■ Work to complete ■
Beginning with the first line of the entries below, quote each line until you reach and include the line with "yellow-green in depth.".

☆ ☆ ☆ ☆

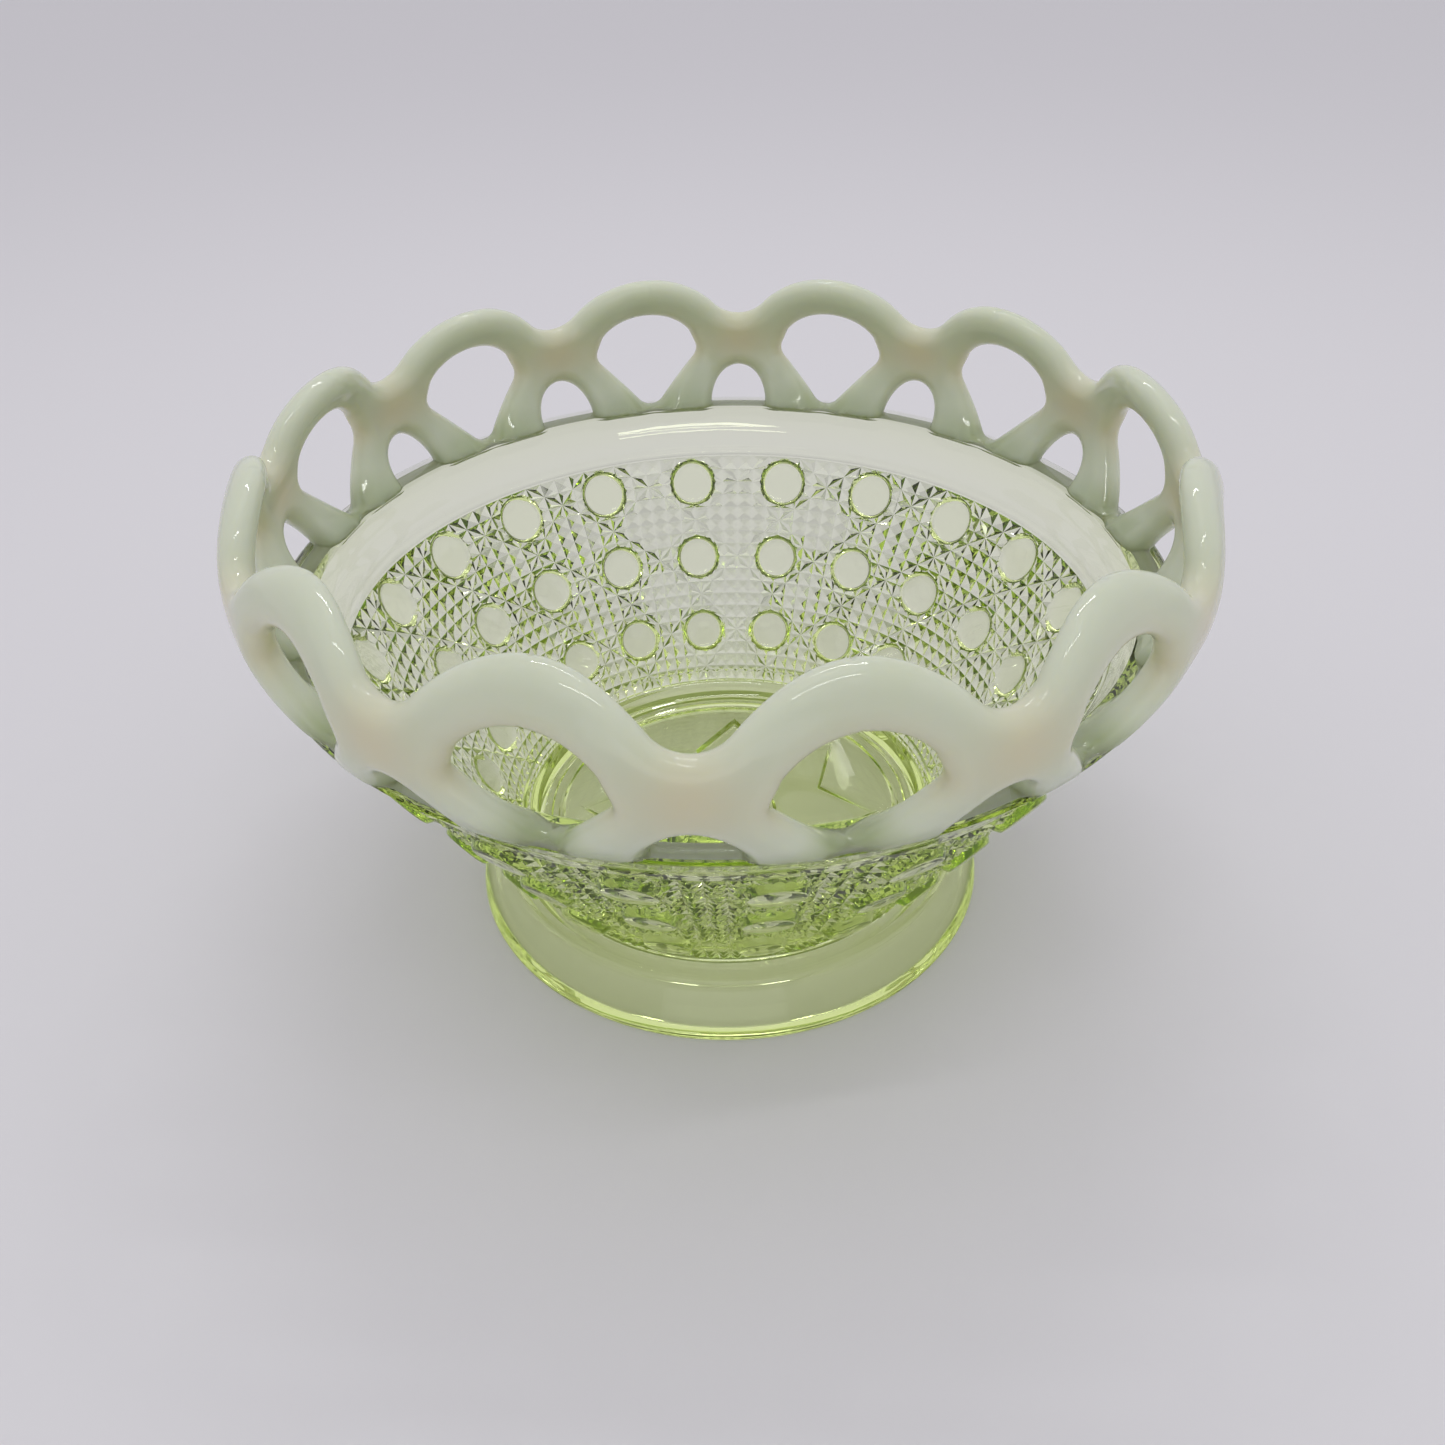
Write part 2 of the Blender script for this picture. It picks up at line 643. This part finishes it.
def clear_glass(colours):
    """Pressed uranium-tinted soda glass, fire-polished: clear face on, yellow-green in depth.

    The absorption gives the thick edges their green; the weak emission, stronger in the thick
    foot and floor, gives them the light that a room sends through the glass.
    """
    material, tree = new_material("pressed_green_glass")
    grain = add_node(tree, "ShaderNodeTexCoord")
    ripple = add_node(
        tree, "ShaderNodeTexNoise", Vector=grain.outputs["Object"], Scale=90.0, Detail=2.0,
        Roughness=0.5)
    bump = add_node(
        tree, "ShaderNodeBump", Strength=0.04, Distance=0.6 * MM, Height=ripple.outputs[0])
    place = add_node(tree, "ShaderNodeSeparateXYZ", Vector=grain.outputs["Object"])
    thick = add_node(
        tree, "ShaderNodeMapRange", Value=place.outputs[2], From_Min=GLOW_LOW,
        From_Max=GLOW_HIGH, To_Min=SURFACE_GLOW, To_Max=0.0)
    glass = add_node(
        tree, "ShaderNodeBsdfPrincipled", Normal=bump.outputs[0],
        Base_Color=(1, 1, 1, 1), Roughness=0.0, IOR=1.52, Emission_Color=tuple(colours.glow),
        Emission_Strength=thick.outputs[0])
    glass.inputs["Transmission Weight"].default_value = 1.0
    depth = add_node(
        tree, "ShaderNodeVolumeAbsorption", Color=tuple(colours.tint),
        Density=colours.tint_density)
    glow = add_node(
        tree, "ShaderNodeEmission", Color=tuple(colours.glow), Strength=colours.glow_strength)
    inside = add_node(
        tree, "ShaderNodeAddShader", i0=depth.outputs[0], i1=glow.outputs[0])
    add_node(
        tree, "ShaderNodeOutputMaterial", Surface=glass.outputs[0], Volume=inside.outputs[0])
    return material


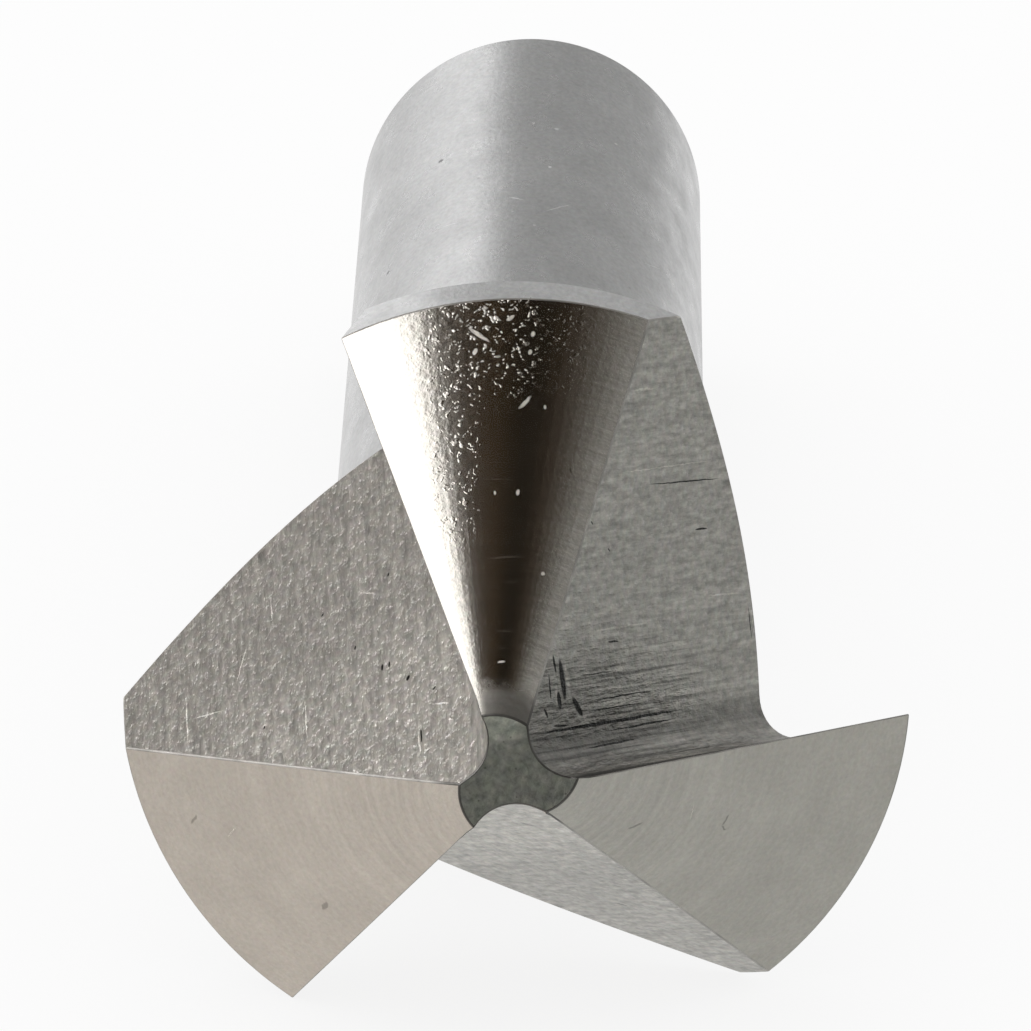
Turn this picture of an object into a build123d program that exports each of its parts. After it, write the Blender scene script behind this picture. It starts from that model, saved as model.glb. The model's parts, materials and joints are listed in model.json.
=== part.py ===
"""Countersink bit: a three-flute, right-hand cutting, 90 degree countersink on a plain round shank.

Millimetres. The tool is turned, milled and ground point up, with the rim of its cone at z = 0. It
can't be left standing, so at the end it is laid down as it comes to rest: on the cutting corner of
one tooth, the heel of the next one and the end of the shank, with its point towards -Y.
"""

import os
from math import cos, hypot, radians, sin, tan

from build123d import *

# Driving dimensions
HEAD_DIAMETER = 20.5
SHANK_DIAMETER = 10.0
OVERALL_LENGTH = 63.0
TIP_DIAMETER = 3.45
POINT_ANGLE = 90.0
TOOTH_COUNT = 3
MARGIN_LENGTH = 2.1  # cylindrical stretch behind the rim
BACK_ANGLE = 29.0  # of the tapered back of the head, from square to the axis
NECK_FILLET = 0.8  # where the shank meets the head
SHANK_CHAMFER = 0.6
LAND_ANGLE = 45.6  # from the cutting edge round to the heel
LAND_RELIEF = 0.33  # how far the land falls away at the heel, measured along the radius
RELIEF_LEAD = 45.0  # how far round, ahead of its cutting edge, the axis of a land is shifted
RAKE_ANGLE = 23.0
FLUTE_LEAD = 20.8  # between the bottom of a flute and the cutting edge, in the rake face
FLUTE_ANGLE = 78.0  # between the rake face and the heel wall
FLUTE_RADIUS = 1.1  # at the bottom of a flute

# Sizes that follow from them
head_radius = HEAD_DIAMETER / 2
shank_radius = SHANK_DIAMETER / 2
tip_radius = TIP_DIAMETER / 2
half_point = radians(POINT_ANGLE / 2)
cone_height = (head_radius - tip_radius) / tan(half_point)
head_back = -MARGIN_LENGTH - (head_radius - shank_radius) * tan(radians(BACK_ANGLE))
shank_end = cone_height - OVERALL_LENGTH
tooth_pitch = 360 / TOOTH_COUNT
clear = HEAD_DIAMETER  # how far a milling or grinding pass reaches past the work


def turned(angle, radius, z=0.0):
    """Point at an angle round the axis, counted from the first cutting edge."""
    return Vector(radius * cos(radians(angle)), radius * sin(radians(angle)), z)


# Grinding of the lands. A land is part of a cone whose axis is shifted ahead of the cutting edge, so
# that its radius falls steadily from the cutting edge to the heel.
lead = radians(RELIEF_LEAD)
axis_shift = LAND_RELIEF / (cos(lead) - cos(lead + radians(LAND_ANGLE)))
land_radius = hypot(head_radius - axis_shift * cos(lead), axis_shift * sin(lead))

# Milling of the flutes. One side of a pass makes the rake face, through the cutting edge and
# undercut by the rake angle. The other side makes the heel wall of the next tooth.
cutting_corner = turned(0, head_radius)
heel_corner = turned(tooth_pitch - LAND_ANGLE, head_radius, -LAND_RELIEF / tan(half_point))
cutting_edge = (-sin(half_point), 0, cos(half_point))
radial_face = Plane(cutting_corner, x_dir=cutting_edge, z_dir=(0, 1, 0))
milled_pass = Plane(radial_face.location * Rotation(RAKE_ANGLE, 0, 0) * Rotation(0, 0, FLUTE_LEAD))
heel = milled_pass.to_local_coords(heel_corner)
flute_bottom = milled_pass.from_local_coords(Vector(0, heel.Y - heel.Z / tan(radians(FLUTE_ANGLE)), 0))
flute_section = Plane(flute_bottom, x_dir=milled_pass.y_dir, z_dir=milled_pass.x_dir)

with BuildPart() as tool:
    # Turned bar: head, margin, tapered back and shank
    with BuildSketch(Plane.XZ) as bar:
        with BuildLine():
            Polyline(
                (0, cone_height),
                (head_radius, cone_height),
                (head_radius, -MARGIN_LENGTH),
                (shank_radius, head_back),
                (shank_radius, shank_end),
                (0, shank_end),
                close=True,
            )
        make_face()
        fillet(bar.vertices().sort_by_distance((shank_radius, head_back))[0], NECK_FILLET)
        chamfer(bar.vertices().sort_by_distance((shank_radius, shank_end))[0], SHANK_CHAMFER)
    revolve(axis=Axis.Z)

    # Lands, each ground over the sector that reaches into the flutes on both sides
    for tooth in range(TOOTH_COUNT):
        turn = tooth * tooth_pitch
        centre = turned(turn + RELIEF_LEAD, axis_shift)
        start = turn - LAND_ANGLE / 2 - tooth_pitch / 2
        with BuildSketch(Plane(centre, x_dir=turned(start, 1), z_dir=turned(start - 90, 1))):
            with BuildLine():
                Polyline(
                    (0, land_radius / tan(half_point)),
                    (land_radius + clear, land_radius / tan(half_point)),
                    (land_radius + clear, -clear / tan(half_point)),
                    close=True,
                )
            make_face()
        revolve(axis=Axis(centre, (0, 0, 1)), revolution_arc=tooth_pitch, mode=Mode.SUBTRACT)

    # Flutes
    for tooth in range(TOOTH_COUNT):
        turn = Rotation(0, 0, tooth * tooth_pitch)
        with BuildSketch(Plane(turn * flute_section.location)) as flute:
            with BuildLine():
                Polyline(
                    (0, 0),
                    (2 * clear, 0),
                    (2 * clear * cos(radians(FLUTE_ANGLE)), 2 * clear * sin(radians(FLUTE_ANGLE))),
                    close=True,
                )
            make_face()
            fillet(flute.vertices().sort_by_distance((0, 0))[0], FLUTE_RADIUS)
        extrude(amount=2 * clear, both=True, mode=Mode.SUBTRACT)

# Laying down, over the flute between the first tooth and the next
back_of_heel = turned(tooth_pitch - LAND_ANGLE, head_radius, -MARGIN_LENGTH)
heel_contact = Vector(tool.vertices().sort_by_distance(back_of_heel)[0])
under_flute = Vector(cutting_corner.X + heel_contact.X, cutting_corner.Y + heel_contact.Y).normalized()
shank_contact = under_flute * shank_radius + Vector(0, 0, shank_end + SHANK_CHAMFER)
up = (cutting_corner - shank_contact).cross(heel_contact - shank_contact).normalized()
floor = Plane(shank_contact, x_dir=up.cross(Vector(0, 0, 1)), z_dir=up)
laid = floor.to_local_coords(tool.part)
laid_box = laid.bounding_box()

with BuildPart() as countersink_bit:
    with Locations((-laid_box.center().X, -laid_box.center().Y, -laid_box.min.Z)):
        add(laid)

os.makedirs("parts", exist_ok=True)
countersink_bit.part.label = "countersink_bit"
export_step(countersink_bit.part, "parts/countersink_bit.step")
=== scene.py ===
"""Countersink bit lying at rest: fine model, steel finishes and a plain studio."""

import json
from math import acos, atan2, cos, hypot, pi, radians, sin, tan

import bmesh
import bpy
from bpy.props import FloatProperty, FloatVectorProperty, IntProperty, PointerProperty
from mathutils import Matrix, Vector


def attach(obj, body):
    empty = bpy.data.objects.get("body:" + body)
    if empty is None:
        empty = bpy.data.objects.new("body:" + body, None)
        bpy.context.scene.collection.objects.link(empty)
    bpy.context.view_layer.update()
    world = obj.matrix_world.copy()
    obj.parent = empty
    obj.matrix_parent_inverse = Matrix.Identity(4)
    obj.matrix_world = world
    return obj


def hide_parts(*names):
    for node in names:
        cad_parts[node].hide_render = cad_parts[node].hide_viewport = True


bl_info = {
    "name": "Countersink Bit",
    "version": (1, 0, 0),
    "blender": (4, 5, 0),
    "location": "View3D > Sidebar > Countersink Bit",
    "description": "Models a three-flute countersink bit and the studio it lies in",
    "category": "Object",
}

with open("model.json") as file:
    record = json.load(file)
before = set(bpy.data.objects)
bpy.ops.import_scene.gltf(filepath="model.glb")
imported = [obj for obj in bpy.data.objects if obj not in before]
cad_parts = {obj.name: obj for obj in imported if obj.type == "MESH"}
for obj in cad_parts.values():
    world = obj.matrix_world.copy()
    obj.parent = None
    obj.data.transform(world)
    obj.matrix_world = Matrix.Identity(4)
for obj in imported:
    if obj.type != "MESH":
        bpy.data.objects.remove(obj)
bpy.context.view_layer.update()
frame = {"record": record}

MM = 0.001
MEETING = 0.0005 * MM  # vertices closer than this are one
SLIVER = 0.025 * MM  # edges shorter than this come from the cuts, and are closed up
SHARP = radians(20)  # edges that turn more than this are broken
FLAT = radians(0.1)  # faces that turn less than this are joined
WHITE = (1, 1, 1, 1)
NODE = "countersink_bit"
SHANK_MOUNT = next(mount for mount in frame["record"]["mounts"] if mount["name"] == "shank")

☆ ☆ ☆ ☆

■ The answer ■
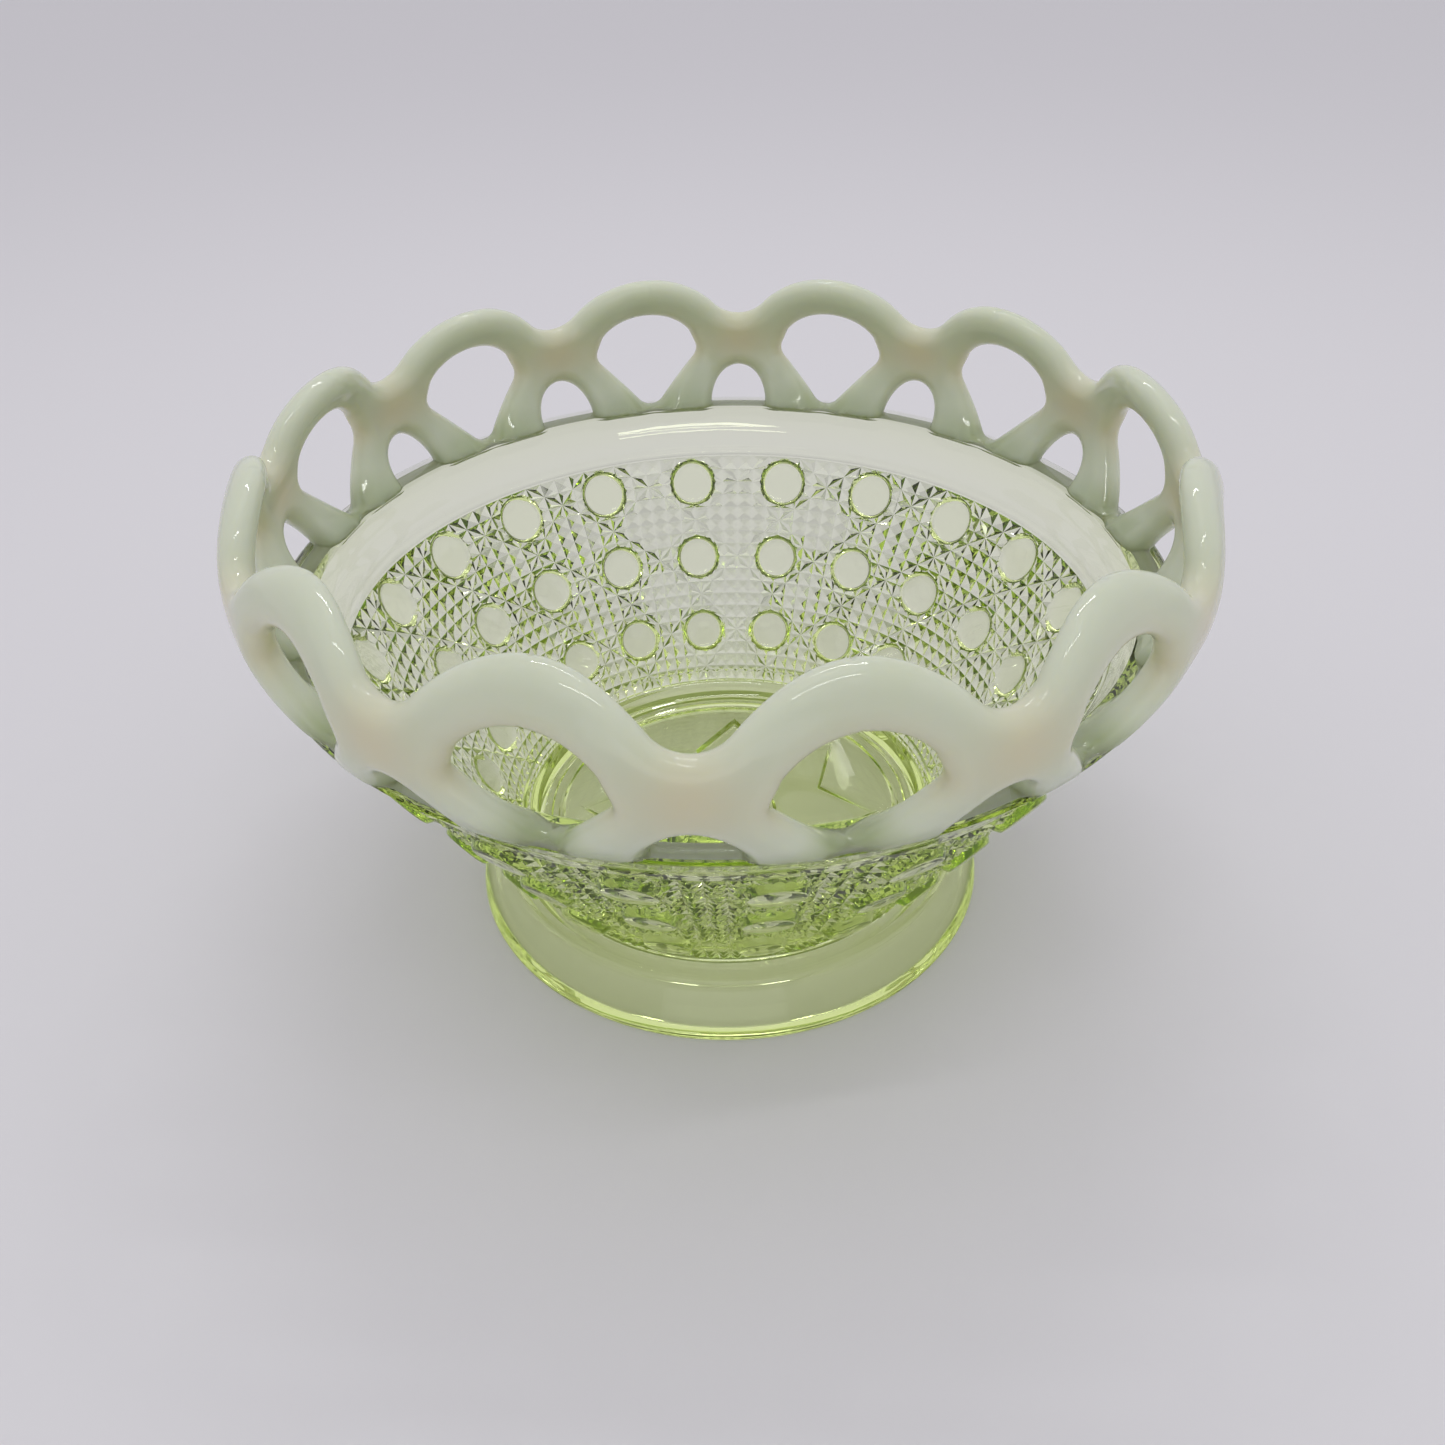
Write part 2 of the Blender script for this picture. It picks up at line 643. This part finishes it.
def clear_glass(colours):
    """Pressed uranium-tinted soda glass, fire-polished: clear face on, yellow-green in depth.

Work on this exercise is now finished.